Supplied material
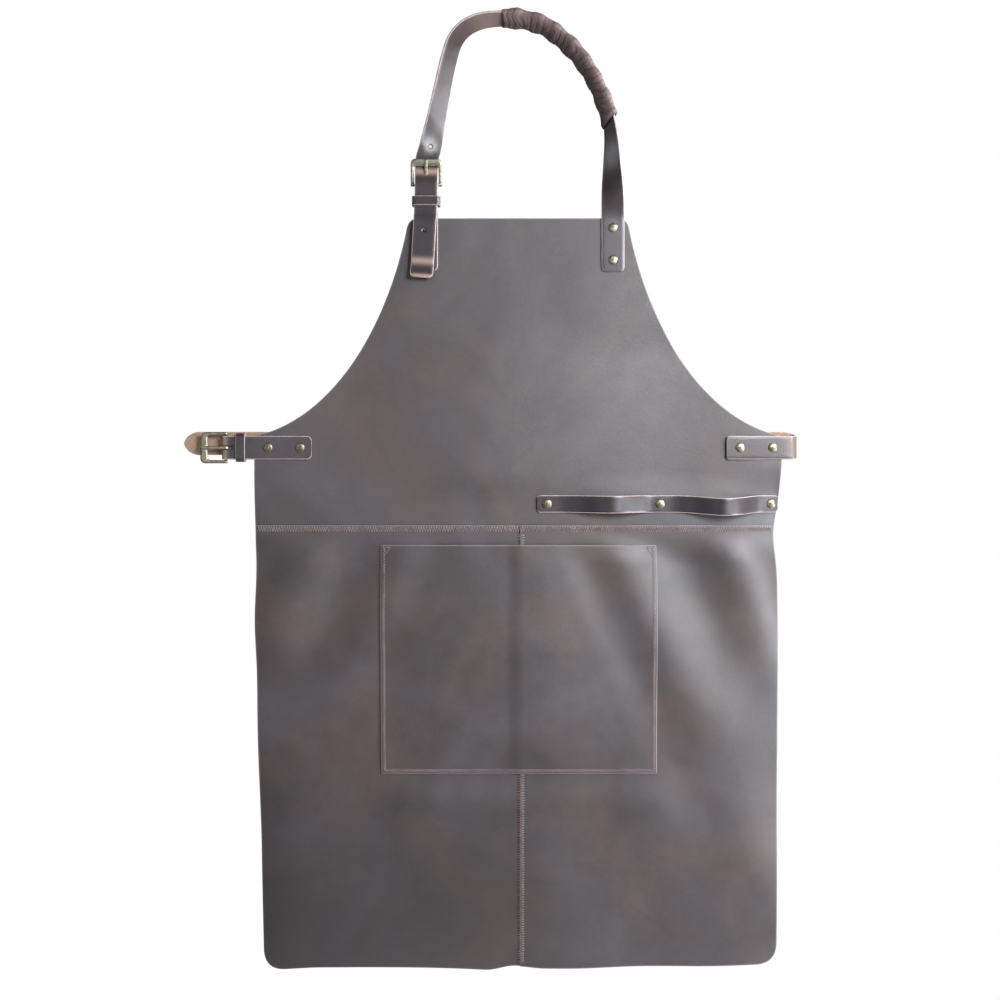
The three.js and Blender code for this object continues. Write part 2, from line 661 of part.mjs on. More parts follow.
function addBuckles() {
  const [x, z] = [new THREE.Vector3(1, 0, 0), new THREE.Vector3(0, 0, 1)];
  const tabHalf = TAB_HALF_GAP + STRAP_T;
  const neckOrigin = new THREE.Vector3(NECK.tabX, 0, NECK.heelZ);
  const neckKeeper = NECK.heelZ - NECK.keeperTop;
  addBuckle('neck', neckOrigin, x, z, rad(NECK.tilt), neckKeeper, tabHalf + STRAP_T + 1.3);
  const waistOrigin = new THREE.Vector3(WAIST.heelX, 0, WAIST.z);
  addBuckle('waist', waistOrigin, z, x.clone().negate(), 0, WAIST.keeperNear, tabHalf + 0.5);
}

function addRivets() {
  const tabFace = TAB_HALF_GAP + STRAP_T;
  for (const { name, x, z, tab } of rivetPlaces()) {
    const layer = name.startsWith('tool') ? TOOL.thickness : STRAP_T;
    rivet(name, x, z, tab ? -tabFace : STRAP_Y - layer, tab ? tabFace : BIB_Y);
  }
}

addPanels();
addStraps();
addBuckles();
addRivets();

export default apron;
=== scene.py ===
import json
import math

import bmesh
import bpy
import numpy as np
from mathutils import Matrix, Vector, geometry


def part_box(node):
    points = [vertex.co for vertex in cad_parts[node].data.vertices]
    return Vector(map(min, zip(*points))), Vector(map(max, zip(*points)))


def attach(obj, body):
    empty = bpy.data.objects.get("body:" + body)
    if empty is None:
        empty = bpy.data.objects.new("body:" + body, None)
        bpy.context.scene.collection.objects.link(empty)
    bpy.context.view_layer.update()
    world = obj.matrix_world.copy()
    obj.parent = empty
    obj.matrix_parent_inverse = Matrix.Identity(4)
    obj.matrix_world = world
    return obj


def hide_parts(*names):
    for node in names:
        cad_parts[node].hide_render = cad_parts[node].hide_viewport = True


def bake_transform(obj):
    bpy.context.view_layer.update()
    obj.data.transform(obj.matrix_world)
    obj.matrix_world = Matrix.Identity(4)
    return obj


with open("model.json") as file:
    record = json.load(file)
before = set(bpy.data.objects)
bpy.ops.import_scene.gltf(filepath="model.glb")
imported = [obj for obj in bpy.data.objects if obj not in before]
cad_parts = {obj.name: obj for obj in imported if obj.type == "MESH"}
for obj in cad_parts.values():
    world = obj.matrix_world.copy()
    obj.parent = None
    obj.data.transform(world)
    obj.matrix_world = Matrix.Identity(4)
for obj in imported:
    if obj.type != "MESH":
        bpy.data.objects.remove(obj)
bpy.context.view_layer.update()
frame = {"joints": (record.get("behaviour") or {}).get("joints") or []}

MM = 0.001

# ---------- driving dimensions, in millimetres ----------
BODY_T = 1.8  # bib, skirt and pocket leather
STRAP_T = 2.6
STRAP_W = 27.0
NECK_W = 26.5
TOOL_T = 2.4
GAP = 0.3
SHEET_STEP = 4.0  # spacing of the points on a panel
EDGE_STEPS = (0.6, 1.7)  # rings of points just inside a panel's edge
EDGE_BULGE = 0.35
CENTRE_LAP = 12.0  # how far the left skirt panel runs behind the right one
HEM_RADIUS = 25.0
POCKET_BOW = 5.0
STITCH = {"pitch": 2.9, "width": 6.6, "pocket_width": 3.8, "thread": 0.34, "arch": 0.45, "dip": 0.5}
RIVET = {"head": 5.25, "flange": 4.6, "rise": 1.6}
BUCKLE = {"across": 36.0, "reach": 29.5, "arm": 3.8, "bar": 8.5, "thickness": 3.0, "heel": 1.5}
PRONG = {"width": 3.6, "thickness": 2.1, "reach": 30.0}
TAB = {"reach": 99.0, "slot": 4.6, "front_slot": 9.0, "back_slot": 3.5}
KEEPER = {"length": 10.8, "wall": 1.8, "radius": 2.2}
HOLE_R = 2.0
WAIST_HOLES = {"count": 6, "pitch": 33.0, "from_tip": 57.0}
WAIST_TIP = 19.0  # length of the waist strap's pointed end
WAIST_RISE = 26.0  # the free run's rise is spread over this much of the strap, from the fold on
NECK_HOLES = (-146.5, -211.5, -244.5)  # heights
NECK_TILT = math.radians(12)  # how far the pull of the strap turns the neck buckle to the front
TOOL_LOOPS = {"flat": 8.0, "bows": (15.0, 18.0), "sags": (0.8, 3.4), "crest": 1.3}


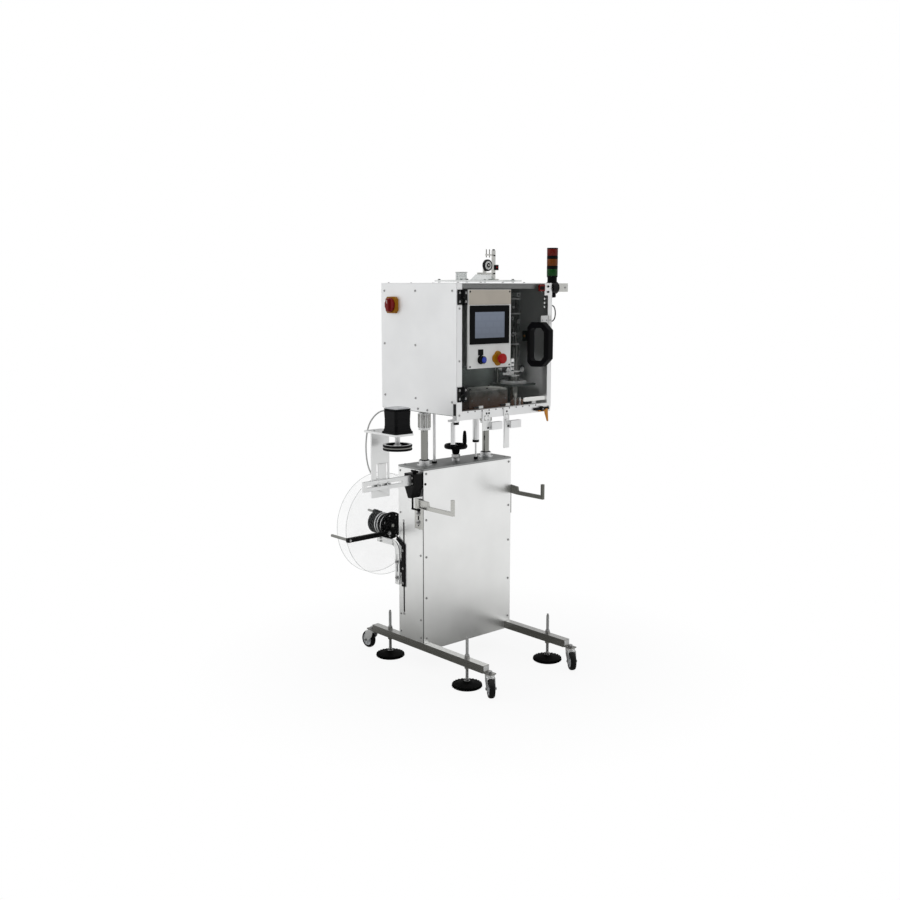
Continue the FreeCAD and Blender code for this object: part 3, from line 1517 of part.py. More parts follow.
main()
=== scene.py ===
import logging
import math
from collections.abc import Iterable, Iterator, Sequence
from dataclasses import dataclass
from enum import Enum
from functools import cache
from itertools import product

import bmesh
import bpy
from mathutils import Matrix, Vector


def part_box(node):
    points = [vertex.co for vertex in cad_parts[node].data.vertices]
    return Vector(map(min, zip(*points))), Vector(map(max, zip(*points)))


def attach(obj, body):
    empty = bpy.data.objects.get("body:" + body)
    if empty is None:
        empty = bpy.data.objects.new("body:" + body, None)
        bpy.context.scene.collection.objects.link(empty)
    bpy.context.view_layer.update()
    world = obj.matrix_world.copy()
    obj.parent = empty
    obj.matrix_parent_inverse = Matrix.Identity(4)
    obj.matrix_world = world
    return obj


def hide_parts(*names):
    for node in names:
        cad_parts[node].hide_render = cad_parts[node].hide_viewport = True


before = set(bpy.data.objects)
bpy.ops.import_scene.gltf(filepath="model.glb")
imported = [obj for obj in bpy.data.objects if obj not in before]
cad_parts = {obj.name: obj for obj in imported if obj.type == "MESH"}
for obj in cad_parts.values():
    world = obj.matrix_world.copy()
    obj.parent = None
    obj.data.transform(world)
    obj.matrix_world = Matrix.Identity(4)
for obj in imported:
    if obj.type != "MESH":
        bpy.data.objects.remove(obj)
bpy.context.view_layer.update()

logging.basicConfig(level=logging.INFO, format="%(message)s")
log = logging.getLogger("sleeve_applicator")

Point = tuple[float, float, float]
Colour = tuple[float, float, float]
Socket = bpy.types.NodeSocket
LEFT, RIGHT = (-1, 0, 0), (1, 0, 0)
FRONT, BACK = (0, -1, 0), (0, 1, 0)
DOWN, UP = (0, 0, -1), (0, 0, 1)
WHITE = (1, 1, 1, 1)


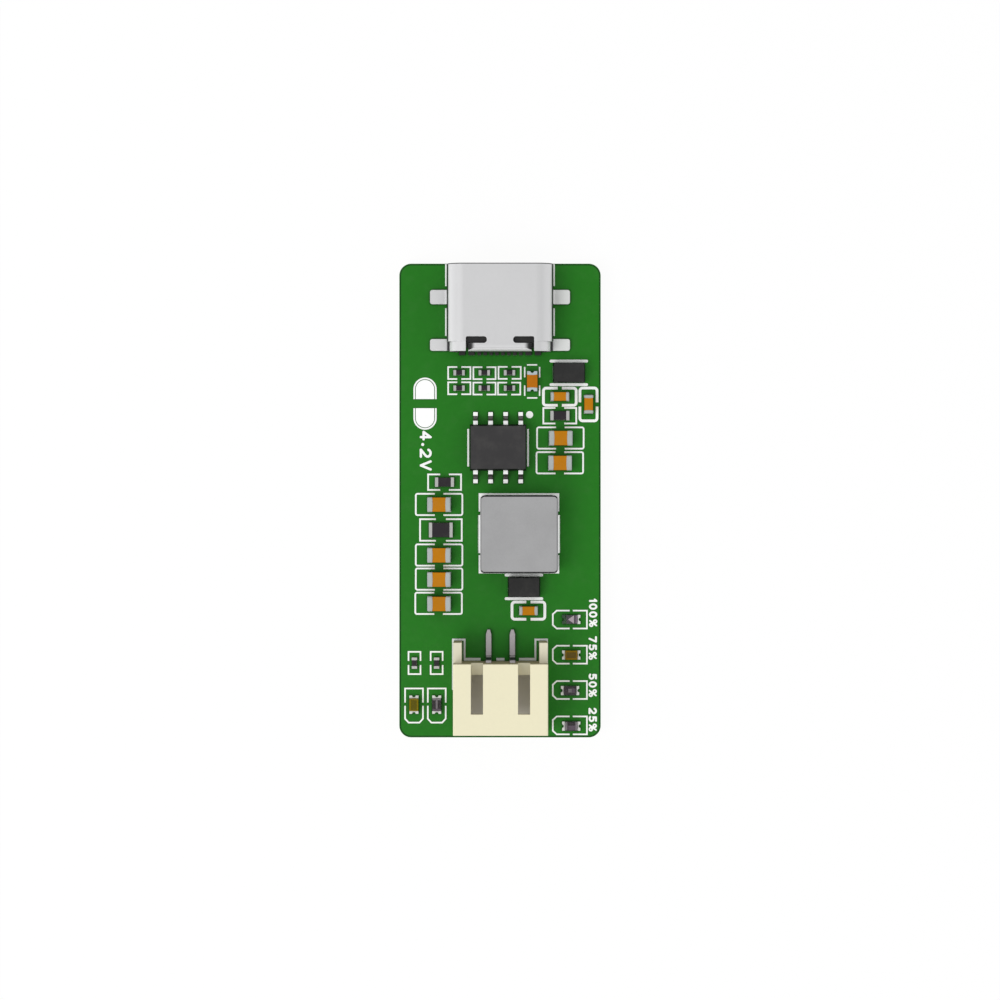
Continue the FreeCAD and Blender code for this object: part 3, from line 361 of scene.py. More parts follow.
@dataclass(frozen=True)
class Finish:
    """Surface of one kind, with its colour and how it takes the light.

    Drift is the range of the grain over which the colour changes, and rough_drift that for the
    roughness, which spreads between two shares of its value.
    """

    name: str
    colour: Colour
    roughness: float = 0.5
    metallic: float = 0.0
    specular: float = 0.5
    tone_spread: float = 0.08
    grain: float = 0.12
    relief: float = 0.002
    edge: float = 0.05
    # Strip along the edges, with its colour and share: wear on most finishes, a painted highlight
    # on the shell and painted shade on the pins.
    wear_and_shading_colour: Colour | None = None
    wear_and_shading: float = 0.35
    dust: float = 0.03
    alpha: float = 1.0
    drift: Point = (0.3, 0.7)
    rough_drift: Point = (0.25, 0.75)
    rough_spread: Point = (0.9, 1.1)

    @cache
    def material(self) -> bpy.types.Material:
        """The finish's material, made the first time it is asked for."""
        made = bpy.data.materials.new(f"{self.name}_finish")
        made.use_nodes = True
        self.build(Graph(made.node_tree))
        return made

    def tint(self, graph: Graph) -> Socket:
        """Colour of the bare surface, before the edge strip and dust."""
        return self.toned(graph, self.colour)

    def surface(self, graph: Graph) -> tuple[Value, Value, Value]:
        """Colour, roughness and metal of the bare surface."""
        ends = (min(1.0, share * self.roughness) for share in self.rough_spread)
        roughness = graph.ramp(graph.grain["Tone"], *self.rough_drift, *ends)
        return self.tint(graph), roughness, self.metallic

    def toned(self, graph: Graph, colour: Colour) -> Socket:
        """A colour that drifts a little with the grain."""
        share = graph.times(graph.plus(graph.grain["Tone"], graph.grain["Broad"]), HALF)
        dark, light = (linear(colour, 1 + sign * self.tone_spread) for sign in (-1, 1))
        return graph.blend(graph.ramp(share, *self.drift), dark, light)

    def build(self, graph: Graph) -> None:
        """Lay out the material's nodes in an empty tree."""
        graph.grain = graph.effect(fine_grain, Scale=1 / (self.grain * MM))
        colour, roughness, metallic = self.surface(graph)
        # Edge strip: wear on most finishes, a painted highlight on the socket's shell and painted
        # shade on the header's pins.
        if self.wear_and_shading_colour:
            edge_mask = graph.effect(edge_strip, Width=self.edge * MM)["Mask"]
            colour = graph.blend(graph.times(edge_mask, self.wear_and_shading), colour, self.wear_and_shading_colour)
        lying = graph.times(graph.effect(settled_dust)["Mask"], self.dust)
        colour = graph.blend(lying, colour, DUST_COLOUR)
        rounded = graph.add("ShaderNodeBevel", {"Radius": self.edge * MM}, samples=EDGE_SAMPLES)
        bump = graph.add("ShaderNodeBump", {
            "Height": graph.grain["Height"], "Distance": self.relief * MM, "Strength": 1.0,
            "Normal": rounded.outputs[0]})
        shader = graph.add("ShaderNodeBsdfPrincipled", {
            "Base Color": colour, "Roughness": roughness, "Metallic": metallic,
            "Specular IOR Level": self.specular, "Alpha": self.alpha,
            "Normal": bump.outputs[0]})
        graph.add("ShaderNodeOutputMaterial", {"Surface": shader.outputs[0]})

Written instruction
Repeat exactly the lines from the one containing "scene.py. More parts follow." to the one containing "return self.tint(graph), roughness, self.metallic", both lines included, and nothing else.

Answer to the problem
Continue the FreeCAD and Blender code for this object: part 3, from line 361 of scene.py. More parts follow.
@dataclass(frozen=True)
class Finish:
    """Surface of one kind, with its colour and how it takes the light.

    Drift is the range of the grain over which the colour changes, and rough_drift that for the
    roughness, which spreads between two shares of its value.
    """

    name: str
    colour: Colour
    roughness: float = 0.5
    metallic: float = 0.0
    specular: float = 0.5
    tone_spread: float = 0.08
    grain: float = 0.12
    relief: float = 0.002
    edge: float = 0.05
    # Strip along the edges, with its colour and share: wear on most finishes, a painted highlight
    # on the shell and painted shade on the pins.
    wear_and_shading_colour: Colour | None = None
    wear_and_shading: float = 0.35
    dust: float = 0.03
    alpha: float = 1.0
    drift: Point = (0.3, 0.7)
    rough_drift: Point = (0.25, 0.75)
    rough_spread: Point = (0.9, 1.1)

    @cache
    def material(self) -> bpy.types.Material:
        """The finish's material, made the first time it is asked for."""
        made = bpy.data.materials.new(f"{self.name}_finish")
        made.use_nodes = True
        self.build(Graph(made.node_tree))
        return made

    def tint(self, graph: Graph) -> Socket:
        """Colour of the bare surface, before the edge strip and dust."""
        return self.toned(graph, self.colour)

    def surface(self, graph: Graph) -> tuple[Value, Value, Value]:
        """Colour, roughness and metal of the bare surface."""
        ends = (min(1.0, share * self.roughness) for share in self.rough_spread)
        roughness = graph.ramp(graph.grain["Tone"], *self.rough_drift, *ends)
        return self.tint(graph), roughness, self.metallic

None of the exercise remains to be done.